I wrote about Storen's career last August, marveling at his up-and-down career. As I wrote at the time, this has been his career path:

  • Good rookie reliever
  • Good closer
  • Good setup man
  • Bad/injured setup man
  • Good setup man
  • Good closer
  • Worst setup man in the world

That last bit was the end of last season, when Storen was replaced in the role by late-season Washington trade acquisition Jonathan Papelbon. From Papelbon's arrival to the end of the season, Storen pitched 17.2 innings in 19 games. He had a 7.13 ERA and a 1.36 WHIP, and his season ended early when he broke his thumb in a locker room ... tantrum? Is it okay to call it a tantrum? Whatever, he slammed his locker and then bones were wrong.

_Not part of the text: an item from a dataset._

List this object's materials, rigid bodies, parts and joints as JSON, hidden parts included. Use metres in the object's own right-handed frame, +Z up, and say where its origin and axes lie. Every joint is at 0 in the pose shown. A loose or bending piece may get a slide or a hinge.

Meanwhile, Osuna. He had allowed nine earned runs all season through August, reaching September with a 1.87 ERA, 16 saves and 66 strikeouts in 57.2 innings. Miguel Castro and Brett Cecil both had their shots as the Toronto closer early in the year, but Osuna ended up in the role and, even at 20 years old, thrived.

But then September happened. Remember, Osuna had nine earned runs in four months before September. Well, through that month (and two days of October), he nearly equaled that, giving up eight earned runs in barely over a month. His ERA jumped three-quarters of a run over the last month. That's one month, hardly a blip, but it scared Toronto a bit, leading to the team trading for Storen in the offseason.

And there's one more wrinkle in this generation of the uber-bullpen. There are guys who are a team's closer, and guys who are a team's best reliever. Often, those are the same guy. But increasingly often, they don't have to be. In Texas, Sam Dyson is at least as good as Shawn Tolleson, but as Jeff Sullivan said in his chat Friday, Tolleson is likely to remain the closer, so Dyson can be implemented more strategically. Give Tolleson a clean ninth; use Dyson when it's necessary. It's how Kansas City used Wade Davis before Greg Holland's arm exploded, it's how the Yankees wield Dellin Betances.

As such, picking a team's closer isn't as simple as identifying its best reliever. If I were drafting a baseball team from scratch, I'd likely target Roberto Osuna a minute or two before Drew Storen. But that's not how fantasy works. From here, it looks like Storen will start the season as the save-getter, while Osuna gets the hammer of "flexible, deploy-anywhere reliever." Storen will come with a short leash, and Osuna will clearly get the "he's worked two/three days in a role" fill-in saves, so both are worth a fantasy look. Storen, though, profiles as the one to target first.